The 2018 ONS/Crime Survey, for its part, reported that men suffer from different kinds of abuse, which includes non-physical, financial, or emotional (57%), force (45.7%), threats (28.7%), stalking (18.1%), indecent exposure (2.4%), and sexual (0.5%). "Culturally it's difficult for men to bring these incidents to the attention of the authorities. Men are reluctant to say that they've been abused by women because it's seen as unmanly and weak,” the Parity report added. 

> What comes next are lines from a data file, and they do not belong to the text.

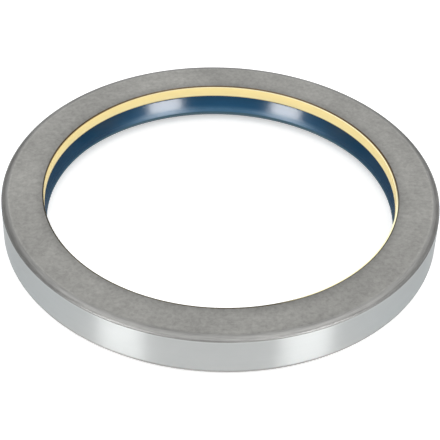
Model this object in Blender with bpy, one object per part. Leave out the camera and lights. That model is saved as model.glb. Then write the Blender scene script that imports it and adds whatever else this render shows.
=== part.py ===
"""Radial shaft seal with a built-in dirt excluder, for a differential's output flange.

Every piece is a turned ring about Z. The flange and the excluder face up, the side that dirt comes
from, and the garter spring faces down, the side that holds the oil. Lengths are in metres.
"""

import math

import bmesh
import bpy
from mathutils import Vector

# Fit: the shaft that the seal runs on, and the section that it fills between shaft and housing
SHAFT_DIAMETER = 0.130
RADIAL_SECTION = 0.015
HOUSING_BORE = SHAFT_DIAMETER + 2 * RADIAL_SECTION
OVERALL_WIDTH = 0.016
SEAT_GAP = 0.0003

# Steel case: a drawn cup with its lower edge bent in over the pieces that it holds
CASE_SHEET = 0.0015
FLANGE_CLEARANCE = 0.0001
FLANGE_EDGE_RADIUS = 0.0003
SHOULDER_DEPTH = 0.00145
SHOULDER_REACH = 0.0020
RIM_THICKNESS = 0.0012
RIM_REACH = 0.0048
RIM_BEND_RADIUS = 0.0018
RIM_TIP_RADIUS = 0.0004

# Excluder: a polyurethane foot under the flange and a thin scraping nose up through its bore
EXCLUDER_INTERFERENCE = 0.0007
EXCLUDER_FOOT_HEIGHT = 0.0026
EXCLUDER_LAND_WIDTH = 0.00025
EXCLUDER_TOP_RECESS = 0.0003
EXCLUDER_EDGE_DEPTH = 0.0039
EXCLUDER_UNDERCUT_REACH = 0.0034
EXCLUDER_CORNER_RADIUS = 0.0005

# Stiffener: an L-section steel ring, its flange held in the rubber and its wall against the case
STIFFENER_SHEET = 0.0012
STIFFENER_BORE_CLEARANCE = 0.0032
STIFFENER_BEND_RADIUS = 0.0015

# Rubber body round the stiffener's flange
RUBBER_COAT = 0.0008
RUBBER_TOP_REACH = 0.0098
RUBBER_UNDER_REACH = 0.0060
RUBBER_INNER_CLEARANCE = 0.0019
RUBBER_CORNER_RADIUS = 0.0003

# Sealing lip: the contact edge, the flexible leg above it and the head that carries the spring
LIP_INTERFERENCE = 0.00095
LIP_DROP = 0.0077
TRIM_HEIGHT = 0.00075
TRIM_REACH = 0.00022
AIR_FACE_HEIGHT = 0.0057
AIR_FACE_ANGLE = math.radians(24)
OIL_FACE_ANGLE = math.radians(42)
HEAD_DEPTH = 0.0021
LEG_THICKNESS = 0.0015
AIR_FACE_BLEND_RADIUS = 0.0020
LEG_BLEND_RADIUS = 0.0005

# Garter spring in its groove, a little to the air side of the contact edge
SPRING_COIL_DIAMETER = 0.0019
SPRING_BEHIND_EDGE = 0.0037
SPRING_ABOVE_EDGE = 0.0005
GROOVE_MOUTH_ANGLE = math.radians(58)
GROOVE_LIP_WIDTH = 0.0005

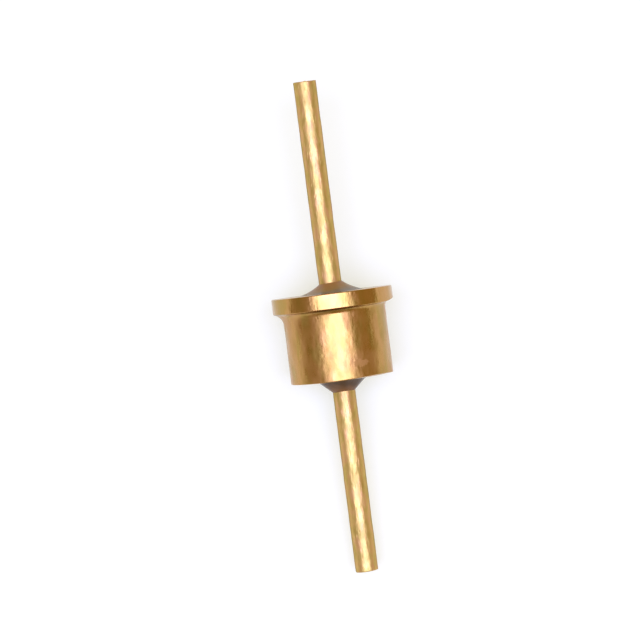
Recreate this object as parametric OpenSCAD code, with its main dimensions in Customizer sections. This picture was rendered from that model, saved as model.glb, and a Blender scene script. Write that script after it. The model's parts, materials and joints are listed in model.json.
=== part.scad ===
// Solder-in feedthrough filter: a turned and gold-plated can with a flange,
// one wire straight through it, a glass bead in the flange end and resin in
// the open end. A ferrite bead and a disc capacitor sit inside the can.
//
// Every piece is a revolve about one axis. It is drawn with that axis upright,
// z = 0 at the seat face under the flange, the flange above it and the can
// below it. laid_down() then lays the whole filter down as it comes to rest.

/* [Lead wire] */
// Diameter of the wire
lead_d = 0.75; // [0.5:0.05:0.9]
// Length of wire beyond the outer face of the flange
flange_lead_len = 7; // [3:0.5:15]
// Length of wire beyond the open end of the can
far_lead_len = 6.45; // [3:0.05:15]
// Edge left by the shears at both wire ends
lead_edge = 0.03; // [0.01:0.01:0.06]

/* [Can] */
// Diameter of the flange
flange_d = 4; // [3.8:0.1:6]
// Thickness of the flange
flange_t = 0.51; // [0.3:0.01:0.8]
// Outer diameter of the can below the flange
body_d = 3.4; // [2.9:0.1:3.7]
// Length of the can below the flange
body_len = 2.3; // [2.2:0.1:4]
// Thickness of the closed end, measured from the flange's outer face
end_wall = 0.55; // [0.4:0.01:0.7]
// Thickness of the can's side wall round the capacitor
side_wall = 0.28; // [0.2:0.02:0.32]
// Width of the ledge that the capacitor seats on
seat_ledge = 0.12; // [0.1:0.01:0.15]
// Radius of the tool nose left in the corner under the flange
neck_fillet = 0.24; // [0.05:0.01:0.25]
// Radius on the turned outer edges
edge_break = 0.03; // [0.01:0.01:0.08]
// Radius on the lip inside the open end
mouth_break = 0.05; // [0.01:0.01:0.08]

/* [Glass seal] */
// Diameter of the hole in the closed end, which the glass fills
seal_d = 2.1; // [1.6:0.02:2.3]
// Height that the glass climbs the wire
seal_rise = 0.35; // [0.2:0.01:0.45]
// Radius of the hollow curve on the glass
seal_curve = 1.8; // [1.5:0.05:4]

/* [Ferrite bead] */
// Length of the bead
bead_len = 0.7; // [0.5:0.05:0.8]
// Gap all round between the bead and the can
bead_case_gap = 0.05; // [0.02:0.01:0.1]
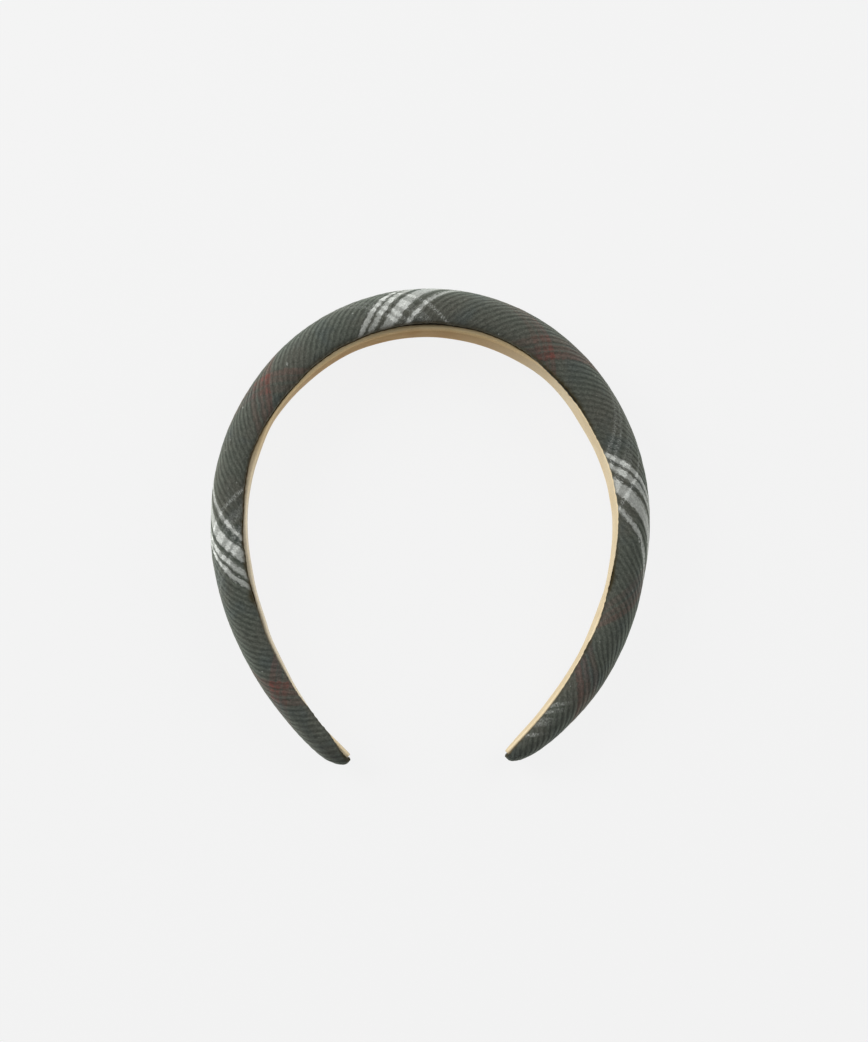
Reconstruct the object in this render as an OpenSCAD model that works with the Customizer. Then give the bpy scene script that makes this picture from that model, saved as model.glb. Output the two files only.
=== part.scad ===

Why Men Are Afraid to Come Forward

Just like women, men who suffer abuse from their partners are afraid to come forward. A report in the journal BMJ Open revealed that masculinity is a great factor in why men do not come out to report abuse. Society has always expected them to be the tough ones, and telling their story of abuse and trauma to the authorities is considered a weak move for them. Researcher Alyson Huntley from the University of Bristol stated that this is a hard stereotype to work against.

According to Reuters, an online site that brings you the latest news from around the world, covering breaking news in markets, business, politics, entertainment, technology, video, and more, men often stayed in abusive relationships because they felt committed to or concerned about their partners. There’s also a chance that they were unaware that services for their predicament existed and they were too depressed, despondent, or traumatized to gather the strength to leave.

Mark Brooks, chairman of the ManKind Initiative, a British charity for male victims of domestic abuse, stated that men often ask for validation if they are indeed a victim of domestic violence. “Women are very much taught that domestic abuse is something that happens to women and therefore they need to be on their guard…men aren’t really taught or brought up in the same way,” he said. 

Abuse of men happens far more often than you might expect, and sometimes, we turn a blind eye just because it is somewhat unthinkable for men to get abused by women. Sarah Wallace, a senior research fellow at the University of South Wales, stated that there’s a need to focus on helping understand and recognize abusive behaviors and the seriousness of the abuse. It’s time that we also encouraged men to share their stories and inspire other victims to do the same.